Excel will remove the duplicate rows and display a message indicating how many duplicates were removed and how many unique values remain.
Important Considerations for Using “Remove Duplicates”:
- Permanent Changes: Removing duplicates is a permanent action. It’s advisable to create a backup copy of your data before using this tool.
- First Occurrence Preserved: The “Remove Duplicates” tool keeps the first occurrence of each unique row and removes subsequent duplicates. If you need to preserve a specific occurrence based on other criteria (e.g., the most recent entry), you might need to sort your data first.
- Hidden Rows/Columns: The tool operates on visible rows and columns.

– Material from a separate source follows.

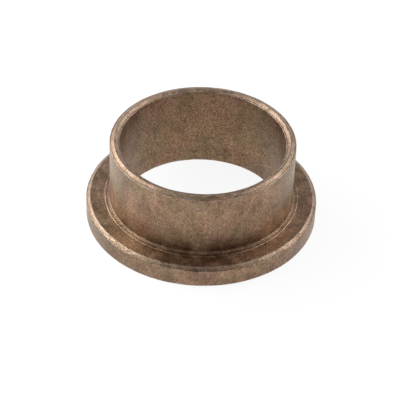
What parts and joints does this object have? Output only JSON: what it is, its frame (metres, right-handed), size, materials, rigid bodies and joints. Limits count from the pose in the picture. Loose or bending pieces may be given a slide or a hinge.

Make sure any relevant rows or columns are unhidden before running the tool.
Choosing the Right Approach
The best method for identifying and removing duplicates depends on your specific needs and the complexity of your data:
- Simple Single-Column Duplicates: The basic `COUNTIF` formula is sufficient.
- Multi-Column Duplicates: `COUNTIFS` is generally the preferred method due to its clarity and efficiency. Concatenation is an alternative but requires careful consideration of separators and data types.
- Direct Removal of Duplicates: The “Remove Duplicates” tool is ideal for quickly eliminating duplicates after they have been identified. However, always back up your data first.
- Dynamic Duplicate Detection: If your data is constantly updated, formulas (especially using conditional formatting) provide a dynamic way to track duplicates as they are added.
Conclusion
Excel offers a range of powerful tools and formulas for effectively detecting and handling duplicate entries. By understanding the `COUNTIF` and `COUNTIFS` functions, as well as the “Remove Duplicates” tool, you can ensure the accuracy, integrity, and efficiency of your data, leading to better insights and more informed decision-making. Remember to choose the approach that best suits your specific requirements and always back up your data before making any permanent changes.